» **The request**
Starting at the line containing "# Seat: both", please quote every line up to and including the line containing "obj.parent = empty", exactly, and nothing beyond.

» **Data**

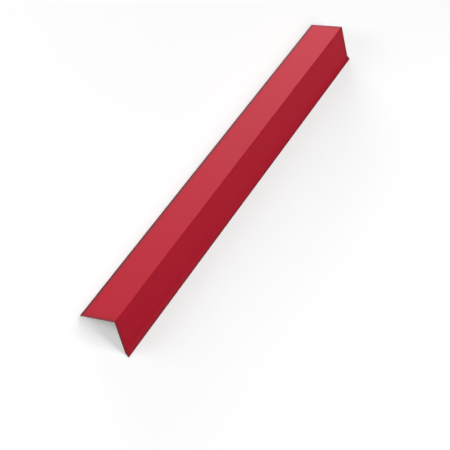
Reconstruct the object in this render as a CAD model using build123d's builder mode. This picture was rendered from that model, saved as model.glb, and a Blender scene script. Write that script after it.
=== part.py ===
import os
from math import acos, atan2, cos, degrees, hypot, radians, sin, tan

from build123d import *

# Verge flashing, folded from one strip of prepainted steel sheet. All sizes are in millimetres.
# It lies as it would on a floor, corner up, on the folds of its two hemmed edges.
# X runs across it, Y along it and Z up. The origin is on the floor under its middle.

# Driving sizes
length = 2000
sheet = 0.5  # thickness of the coated sheet
top_width = 150  # roof flange, from the corner to its hemmed edge
front_width = 150  # gable flange, from the corner to the lip
corner_angle = 90  # between the two flanges
corner_radius = 2.5  # inside radius of the corner
lip_width = 20  # drip lip, from the gable flange to its hemmed edge
lip_angle = 30  # how far the lip kicks out from the gable flange
lip_radius = 2.5  # inside radius of the bend between gable flange and lip
hem_radius = 0.75  # inside radius of a hem's fold
hem_leg = 10  # flat part of a hem, folded back behind the edge
hem_gap = 0.15  # left open behind the end of a hem

# Bends, measured on the painted face: it is outside at the corner and the hems, inside at the lip
corner_turn = 180 - corner_angle
corner_outside = corner_radius + sheet
corner_setback = corner_outside * tan(radians(corner_turn / 2))
lip_setback = lip_radius * tan(radians(lip_angle / 2))
hem_outside = hem_radius + sheet

# A hem is crushed to a teardrop: the fold turns past 180 degrees until the end of its leg is
# hem_gap from the flange. With m the fold's middle radius, the over-turn solves
# m * (1 + cos(over)) - hem_leg * sin(over) = sheet + hem_gap.
hem_middle = hem_radius + sheet / 2
hem_reach = hypot(hem_middle, hem_leg)
hem_over = acos((sheet + hem_gap - hem_middle) / hem_reach) - atan2(hem_leg, hem_middle)
hem_turn = 180 + degrees(hem_over)


def fold_line(depth):
    """Draws the folded sheet's line at a depth below its painted face, from hem to hem.

    The roof flange is level and the painted corner's sharp point is at (0, 0).
    Returns the two ends of the line and the centres of the two hem folds."""
    top_flat = Line((hem_outside - top_width, -depth), (-corner_setback, -depth))
    corner = JernArc(top_flat @ 1, top_flat % 1, corner_outside - depth, -corner_turn)
    front_flat = PolarLine(
        corner @ 1, front_width - corner_setback - lip_setback, direction=corner % 1
    )
    lip_bend = JernArc(front_flat @ 1, front_flat % 1, lip_radius + depth, lip_angle)
    lip_flat = PolarLine(
        lip_bend @ 1, lip_width - lip_setback - hem_outside, direction=lip_bend % 1
    )
    lip_hem = JernArc(lip_flat @ 1, lip_flat % 1, hem_outside - depth, -hem_turn)
    lip_leg = PolarLine(lip_hem @ 1, hem_leg, direction=lip_hem % 1)
    top_hem = JernArc(top_flat @ 0, -(top_flat % 0), hem_outside - depth, hem_turn)
    top_leg = PolarLine(top_hem @ 1, hem_leg, direction=top_hem % 1)
    return top_leg @ 1, lip_leg @ 1, top_hem.center_point, lip_hem.center_point


# Section: painted face, back face and the two slit edges of the strip
with BuildSketch() as section:
    with BuildLine():
        painted_top, painted_lip, top_centre, lip_centre = fold_line(0)
        back_top, back_lip, _, _ = fold_line(sheet)
        Line(painted_top, back_top)
        Line(painted_lip, back_lip)
    make_face()

# Seat: both hem folds have the same radius, so the floor runs along the line through their
# centres, hem_outside below it.
across = lip_centre - top_centre
tilt = atan2(-across.Y, across.X)
seat = Plane(origin=(0, 0, 0), x_dir=(cos(tilt), 0, sin(tilt)), z_dir=(0, -1, 0))
seat_middle = seat.from_local_coords((top_centre + lip_centre) / 2)
seat.origin = Vector(0, 0, hem_outside) - seat_middle

with BuildPart() as verge_flashing:
    with BuildSketch(seat):
        add(section.sketch)
    extrude(amount=length / 2, both=True)

verge_flashing.part.label = "verge_flashing"
os.makedirs("parts", exist_ok=True)
export_step(verge_flashing.part, "parts/verge_flashing.step")
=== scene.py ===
from math import acos, atan2, degrees, hypot, pi, radians, sin, tan

import bmesh
import bpy
from mathutils import Matrix, Quaternion, Vector


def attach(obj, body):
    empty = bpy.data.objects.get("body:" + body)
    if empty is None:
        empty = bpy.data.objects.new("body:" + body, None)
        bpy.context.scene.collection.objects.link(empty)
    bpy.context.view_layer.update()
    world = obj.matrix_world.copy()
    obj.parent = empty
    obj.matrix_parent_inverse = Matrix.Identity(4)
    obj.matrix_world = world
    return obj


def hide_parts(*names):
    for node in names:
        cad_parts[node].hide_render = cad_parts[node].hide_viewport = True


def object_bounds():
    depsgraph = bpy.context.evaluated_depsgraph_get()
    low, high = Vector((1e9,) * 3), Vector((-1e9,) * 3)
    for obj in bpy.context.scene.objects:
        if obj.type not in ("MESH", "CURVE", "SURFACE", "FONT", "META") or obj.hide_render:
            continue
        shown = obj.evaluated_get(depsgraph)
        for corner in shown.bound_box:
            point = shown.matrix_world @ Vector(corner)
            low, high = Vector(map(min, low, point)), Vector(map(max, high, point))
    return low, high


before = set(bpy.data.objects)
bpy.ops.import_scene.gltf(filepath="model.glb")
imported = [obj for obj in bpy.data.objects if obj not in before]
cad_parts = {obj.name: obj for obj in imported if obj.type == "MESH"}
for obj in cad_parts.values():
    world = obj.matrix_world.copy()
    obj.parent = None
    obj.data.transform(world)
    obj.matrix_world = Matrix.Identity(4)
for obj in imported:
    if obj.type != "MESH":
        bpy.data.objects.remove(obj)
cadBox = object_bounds()
scene = bpy.context.scene

# Everything is in metres. X runs across the flashing, Y along it and Z up from the floor.


# Shader helpers

def addNode(tree, kind, place, inputs=None, **settings):
    # place is where the node stands in the editor
    node = tree.nodes.new(kind)
    node.location = place
    for name, value in settings.items():
        setattr(node, name, value)
    for name, value in (inputs or {}).items():
        node.inputs[name].default_value = value
    return node


def join(tree, source, target):
    tree.links.new(source, target)


def feed(tree, value, socket):
    # value is a plain value or another node's output
    if isinstance(value, bpy.types.NodeSocket):
        join(tree, value, socket)
    else:
        socket.default_value = value


def addMath(tree, operation, place, *values, clamp=False):
    node = addNode(tree, "ShaderNodeMath", place, operation=operation, use_clamp=clamp)
    for socket, value in zip(node.inputs, values):
        feed(tree, value, socket)
    return node.outputs[0]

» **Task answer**
# Seat: both hem folds have the same radius, so the floor runs along the line through their
# centres, hem_outside below it.
across = lip_centre - top_centre
tilt = atan2(-across.Y, across.X)
seat = Plane(origin=(0, 0, 0), x_dir=(cos(tilt), 0, sin(tilt)), z_dir=(0, -1, 0))
seat_middle = seat.from_local_coords((top_centre + lip_centre) / 2)
seat.origin = Vector(0, 0, hem_outside) - seat_middle

with BuildPart() as verge_flashing:
    with BuildSketch(seat):
        add(section.sketch)
    extrude(amount=length / 2, both=True)

verge_flashing.part.label = "verge_flashing"
os.makedirs("parts", exist_ok=True)
export_step(verge_flashing.part, "parts/verge_flashing.step")
=== scene.py ===
from math import acos, atan2, degrees, hypot, pi, radians, sin, tan

import bmesh
import bpy
from mathutils import Matrix, Quaternion, Vector


def attach(obj, body):
    empty = bpy.data.objects.get("body:" + body)
    if empty is None:
        empty = bpy.data.objects.new("body:" + body, None)
        bpy.context.scene.collection.objects.link(empty)
    bpy.context.view_layer.update()
    world = obj.matrix_world.copy()
    obj.parent = empty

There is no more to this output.